In November 1923 IRA leader Seamus Woods was arrested and charged with the assassination of W.J. Twaddell, a member of the new Northern Parliament on 22 May 1922, and held on the Argenta. Although Woods was acquitted he continued to be held and was the last prisoner to be released from the ship on 17 April 1924. Woods was then served a prohibition order excluding him from Northern Ireland. Cahir Healy, an Irish politician who campaigned against the inclusion of Counties Tyrone and Fermanagh into Northern Ireland as they had Irish nationalist majorities, spent 18 months on the Argenta, starting in July 1922. Healy is quoted on the reasons for his arrest and internment, "All my life, I have been a man of peace. It is not, therefore, because they feared that I would disturb the peace of Northern Ireland that they dragged me away from my wife and family, but for political reasons. I have been engaged in preparing the case for the inclusion of these areas (Fermanagh and Tyrone) in the Free State. To get me out of the way, local politicians urged my arrest".

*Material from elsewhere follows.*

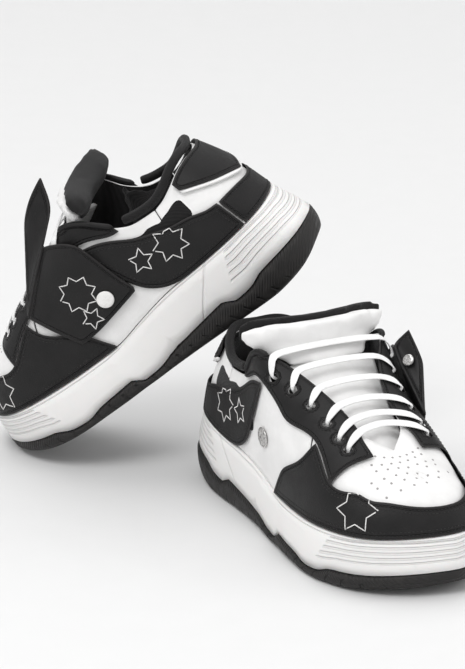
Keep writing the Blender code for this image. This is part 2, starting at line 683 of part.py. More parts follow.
def make_strap(shoe, side, wing, black, white, silver):
    """The snapped strap: its base on the side of the shoe, its button, and the free wing past the fold."""
    w, h = SNAP_PLACE
    centre, normal = on_last(side * w, h), last_normal(side * w, h)
    for word, at in (("outer", 1), ("inner", -1)):
        place, out = on_last(at * w, h), last_normal(at * w, h)
        shoe.add("snap_stud_" + word, *disc(place, out, STUD[0], STUD[1], STUD_RADIUS, 0.7, 12), silver)
    low = [(0.437, 0.29), (0.49, 0.22), (0.545, 0.165), (0.60, 0.125), (0.65, 0.315), (0.701, 0.525)]
    high = [(0.437, 0.34), (0.47, 0.52), (0.50, 0.675), (0.527, 0.79), (0.56, 0.855), (0.60, 0.875)]
    grid = panel_grid(sided(low, side), sided(high, side), 10, 4)
    off = strap_off(grid[..., 1])
    outer = off_last(grid[..., 0], grid[..., 1], off + STRAP_THICK)
    inner = off_last(grid[..., 0], grid[..., 1], off)
    pivot = centre
    shoe.add("strap_base", *slab(outer, inner), black, pivot=pivot)
    shoe.add("snap_cap", *disc(centre, normal, SNAP_CAP[0], SNAP_CAP[1], SNAP_CAP_RADIUS, 0.72, 12), white,
             pivot=pivot)
    fold_low = 0.5 * (outer[0, -1] + inner[0, -1])
    fold_high = 0.5 * (outer[-1, -1] + inner[-1, -1])
    head = np.array(wing, float)
    head[:, 1] *= side * WIDTH_RATIO
    lift = 0.5 * (head[0] + head[1]) - 0.5 * (fold_low + fold_high)
    lift /= np.linalg.norm(lift)
    beyond = 0.5 * (outer[:, -1] - outer[:, -2]).mean(0)
    beyond /= np.linalg.norm(beyond)
    step = beyond * FOLD_BEYOND + lift * FOLD_LIFT
    foot = 0.5 * (outer[:, -1] + inner[:, -1]) + step
    t = np.linspace(0, 1, 5)[None, :, None]
    rise = np.linspace(0, 1, 7)[:, None, None]
    crown = head[0] * (1 - t) + head[1] * t
    middle = foot[None] * (1 - rise) + crown * rise
    edge = even([foot[-1], head[2], head[1]], 6)[:, None] - (foot[-1] * (1 - rise) + head[1] * rise)
    face = np.cross(foot[-1] - foot[0], head[0] - foot[0])
    face /= np.linalg.norm(face)
    middle = middle + t * edge + face * WING_CUP * np.sin(math.pi * t) * rise
    fold = 0.5 * (fold_low + fold_high) + 0.5 * step
    shoe.add("strap_wing", *slab(middle + face * 0.5 * STRAP_THICK, middle - face * 0.5 * STRAP_THICK), black,
             pivot=fold)
    spot = middle[3, 2]
    out = np.cross(middle[4, 2] - middle[2, 2], middle[3, 3] - middle[3, 1])
    out *= -math.copysign(1.0, out[1] * side) / np.linalg.norm(out)
    low = 0.5 * STRAP_THICK + SOCKET_STAND
    shoe.add("snap_socket", *disc(spot, out, low, low + SOCKET_THICK, SOCKET_RADIUS, 0.7, 10), silver,
             pivot=fold)


def make_shoe(name, place, turn, flip, strap_side, wing, looks):
    shoe = Shoe(name, place, turn, flip)
    make_outsole(shoe, looks["rubber"])
    make_midsole(shoe, looks["foam"])
    make_inner_sole(shoe, "lasting_board", CUP_INSET + 1.2, GAP, BOARD_THICK, looks["board"])
    make_inner_sole(shoe, "footbed", CUP_INSET + 1.5, BOARD_THICK + 2 * GAP, FOOTBED_THICK, looks["cloth"])
    vamp = make_vamp(shoe, looks["white"])
    make_sides(shoe, vamp, looks["white"], looks["black"])
    make_toe_guard(shoe, looks["black"])
    make_heel(shoe, looks["white"], looks["black"], looks["cloth"])
    make_tongue(shoe, looks["white"], looks["cloth"])
    make_lace(shoe, looks["lace"])
    make_strap(shoe, strap_side, wing, looks["black"], looks["white"], looks["silver"])


def main():
    clear_scene()
    looks = {
        "black": material("black_leather", BLACK, 0.42),
        "cloth": material("black_lining", BLACK_CLOTH, 0.85),
        "rubber": material("black_rubber", RUBBER_BLACK, 0.62),
        "white": material("white_leather", WHITE, 0.45),
        "foam": material("white_foam", FOAM_WHITE, 0.55),
        "lace": material("white_lace", LACE_WHITE, 0.85),
        "silver": material("silver_metal", SILVER, 0.25, 1.0),
        "board": material("fibre_board", BOARD_GREY, 0.8),
    }
    make_shoe("left", LEFT_PLACE, LEFT_TURN, 1.0, 1, LEFT_WING, looks)
    make_shoe("right", RIGHT_PLACE, RIGHT_TURN, -1.0, -1, RIGHT_WING, looks)


main()
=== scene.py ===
# %% [markdown]
# # A pair of cheer shoes
# Two thick-soled lace-up shoes in black and white leather. One stands on the floor and the other leans on its
# heel. The measured model gives every piece its place and size. This lesson dresses each piece: soft pads are
# puffed up, leather gets its grain and stitches, and the soles get their moulded ribs.
# %% Load the measured model
import math

import bmesh
import bpy
import numpy as np
from mathutils import Euler, Matrix, Vector
from mathutils.bvhtree import BVHTree
from mathutils.kdtree import KDTree


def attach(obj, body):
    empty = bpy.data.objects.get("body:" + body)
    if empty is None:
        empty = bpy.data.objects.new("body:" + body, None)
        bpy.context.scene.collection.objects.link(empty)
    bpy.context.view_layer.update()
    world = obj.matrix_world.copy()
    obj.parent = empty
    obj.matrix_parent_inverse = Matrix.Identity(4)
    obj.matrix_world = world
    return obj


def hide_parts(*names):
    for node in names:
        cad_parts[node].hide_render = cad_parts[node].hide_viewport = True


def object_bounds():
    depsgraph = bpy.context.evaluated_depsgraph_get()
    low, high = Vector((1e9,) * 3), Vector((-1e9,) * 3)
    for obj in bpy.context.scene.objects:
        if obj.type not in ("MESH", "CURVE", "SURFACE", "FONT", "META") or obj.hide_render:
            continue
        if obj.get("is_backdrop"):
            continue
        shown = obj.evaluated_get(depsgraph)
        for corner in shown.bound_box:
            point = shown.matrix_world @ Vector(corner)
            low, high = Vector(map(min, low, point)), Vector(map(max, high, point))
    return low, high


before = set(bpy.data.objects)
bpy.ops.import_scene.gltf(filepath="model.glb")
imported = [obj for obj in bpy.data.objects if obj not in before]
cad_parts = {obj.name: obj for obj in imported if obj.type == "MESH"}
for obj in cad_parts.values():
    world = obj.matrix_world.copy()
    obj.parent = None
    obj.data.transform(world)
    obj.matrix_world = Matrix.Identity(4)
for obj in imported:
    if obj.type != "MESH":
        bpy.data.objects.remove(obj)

CAD_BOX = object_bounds()
MM = 0.001
scene = bpy.context.scene
print("nodes", len(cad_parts), "box", [round(v, 3) for corner in CAD_BOX for v in corner])

# %% [markdown]
# ## Where each shoe lies
# Both shoes are the same shape, mirrored. So most pieces are made once, in a shoe's own frame with X from heel to
# toe, Y to the outer side and Z up, and then a matrix puts a copy on each shoe. A mirrored copy is inside out
# until its faces are turned round.
# %% The two shoes' places
turn = Euler([math.radians(a) for a in (-7.2, 37.48, 138.9)], "XYZ").to_matrix().to_4x4()
PLACES = {
    "left": Matrix.Translation((0.0527, 0.1177, 0.1643)) @ turn,
    "right": Matrix(((0, -1, 0, 0), (-1, 0, 0, 0.140), (0, 0, 1, 0), (0, 0, 0, 1))),
}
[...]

In 2011 a rare and unusual autograph book from the Argenta, with a large number of signatures of prisoners, almost all with Northern Ireland addresses, mostly late 1922, was auctioned by Mealys Rare Books Limited. Signatures include Mícheál mac Eochaidh, W. Quillan, Packie Murphy, J. P. Kearns, Michael Carraher, Charlie Magee, Peter Rafferty, Mick McIlhatton, Frankie Corr, Owen (Montague) Teague (Patrilineality; County Tyrone, Northern Ireland,) John Grimes, John Campbell, John Bell, Joseph McKenny, Michael O'Neill, Liam Ua Donngaile, Art Mac Partolon (quoting Shakespeare), F.G. Duffy, Jim Rooney, Seosamh O Cianain and Patrick Gormley.

An inscription from the book reads

When you are on some lonely road,
Waiting some friends to see,
Let your thoughts turn towards the Argenta,
And sometimes think of me .. Frankie Corr

As a result of author Denise Kleinrichert's lobbying efforts, the files of all the internees — most of them named in an appendix to her book (pgs 369-374), with many are now available for viewing at the Public Record Office of Northern Ireland (PRONI).